Sonata No 5, for Ysaÿe’s quartet colleague Mathieu Crickboom, was supposed to be called ‘Pastorale’ but the title seems to have fallen by the wayside. A pity, as it expresses the mood of the piece. A movement headed ‘L’aurore’ (Dawn), beginning quietly and featuring trills like birdsong, is followed by a ‘Danse rustique’ which Crickboom, as a fellow Belgian, would have understood instantly. Ibragimova makes the sun rise atmospherically and starts and ends the ‘Danse’ very rhythmically, as requested. She maintains excellent rhythm even in the rapid runs and other finger-busters.
Sonata No 6, for the Spanish violinist Manuel Quiroga whose career was ended early by a traffic accident in New York, is in one movement full of delightful little Spanish nudges—tango and habanera rhythms and the like. Everything is quite subtle and Ibragimova responds with refinement—the ending is lovely.

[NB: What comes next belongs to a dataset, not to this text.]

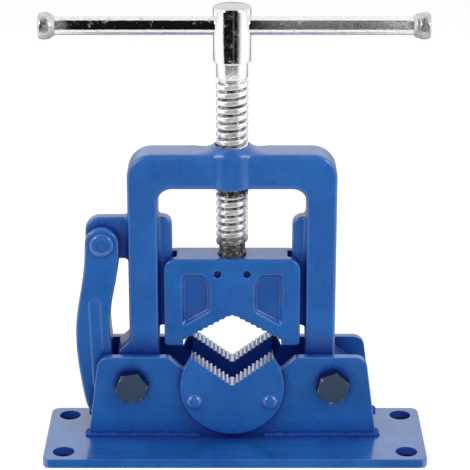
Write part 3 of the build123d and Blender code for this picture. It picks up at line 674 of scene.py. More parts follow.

It hardly seems possible that these recordings were made in the same space as the rather horrid-sounding Shumsky. Producer Andrew Keener and engineer Simon Eadon have done a superb job. The discography of these Sonatas used to be distinguished but meagre. On 78rpm records we had a splendid version of the G minor by Efrem Zimbalist but only Ysaÿe’s great pupil Alfred Dubois and Oistrakh took up the obvious hint that the Ballade would go nicely on to one disc—and no-one bothered with the equally brief E major. LP-buyers had the whole set from the predictably enterprising Hyman Bress, very good, and various individual efforts including two Sonatas by Michael Rabin.
The CD era has brought a flood of versions. The most distinguished of those I have heard up to now is Zimmermann’s from 1994 and Ibragimova is right up there with him. He is slightly faster than she in every movement except the outer two of the E minor, which allows him to add two pieces with piano as fillers, but his versions seem no longer available—so anyone interested may buy this Hyperion production with total confidence.